(Entries with model source code)

#####

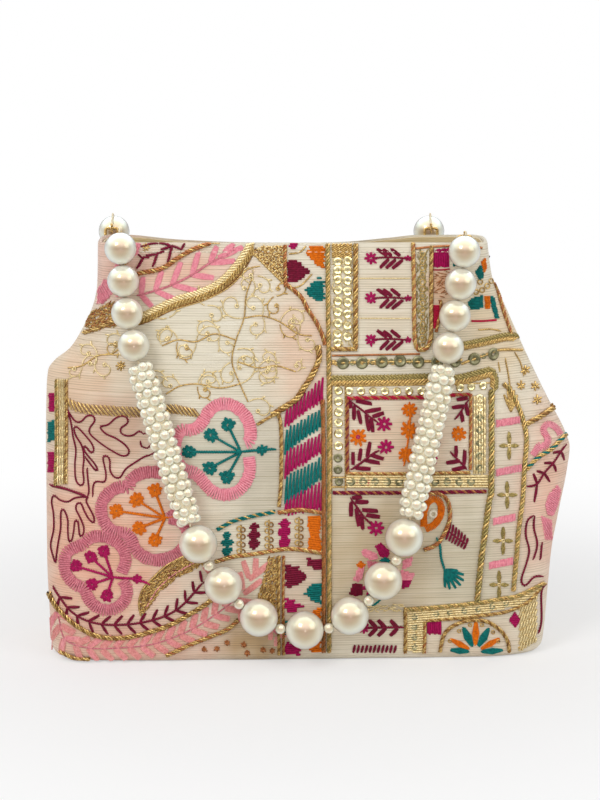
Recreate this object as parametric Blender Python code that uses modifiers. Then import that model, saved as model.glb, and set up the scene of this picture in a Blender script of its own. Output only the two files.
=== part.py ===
"""Potli bag: an embroidered cloth pouch with two handles of strung pearls.

Metres, +Z up, +X to the right, the front of the bag facing -Y. The origin is the middle
of the underside, on the surface that the bag stands on. The bag is one folded length of
stiffened cloth, sewn at the side seams and boxed at its lower corners, with a lining, a
base board and a snap inside. Each handle is a string of pearls that swings about two
thread bars sewn on the rim.
"""

import math

import bmesh
import bpy
from mathutils import Vector

MM = 0.001

# Bag, overall
HEIGHT = 210.0 * MM
HALF_WIDTH = 134.3 * MM
HALF_DEPTH = 38.0 * MM
BASE_ROUND = 5.0 * MM
SIDE_TAPER = 5.0 * MM

# Cloth, lining and board
CLOTH = 2.0 * MM
LINING = 0.8 * MM
BOARD = 2.0 * MM
FIT = 0.3 * MM
LINING_CORNER_EASE = 0.5 * CLOTH
LINING_RIM_DROP = 1.0 * MM
LINING_INSET = CLOTH + FIT
BOARD_EASE = 2.5 * MM

# Mouth
FRONT_RIM_DEPTH = 12.0 * MM
BACK_RIM_DEPTH = 18.5 * MM
BACK_RIM_DENT = 13.0 * MM
BACK_RIM_SAG = 2.5 * MM

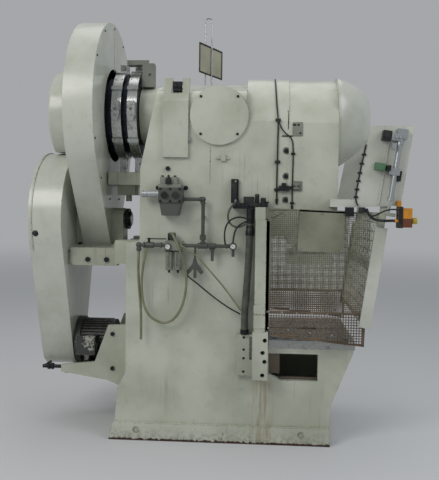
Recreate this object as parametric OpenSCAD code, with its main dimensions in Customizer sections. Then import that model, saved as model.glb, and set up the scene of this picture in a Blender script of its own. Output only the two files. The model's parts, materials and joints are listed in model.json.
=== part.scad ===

#####

_TASK REQUIREMENTS_
Within the listing above, find every line containing the string "picture" and return it.

_SOLVED EXERCISE_
Recreate this object as parametric Blender Python code that uses modifiers. Then import that model, saved as model.glb, and set up the scene of this picture in a Blender script of its own. Output only the two files.
Recreate this object as parametric OpenSCAD code, with its main dimensions in Customizer sections. Then import that model, saved as model.glb, and set up the scene of this picture in a Blender script of its own. Output only the two files. The model's parts, materials and joints are listed in model.json.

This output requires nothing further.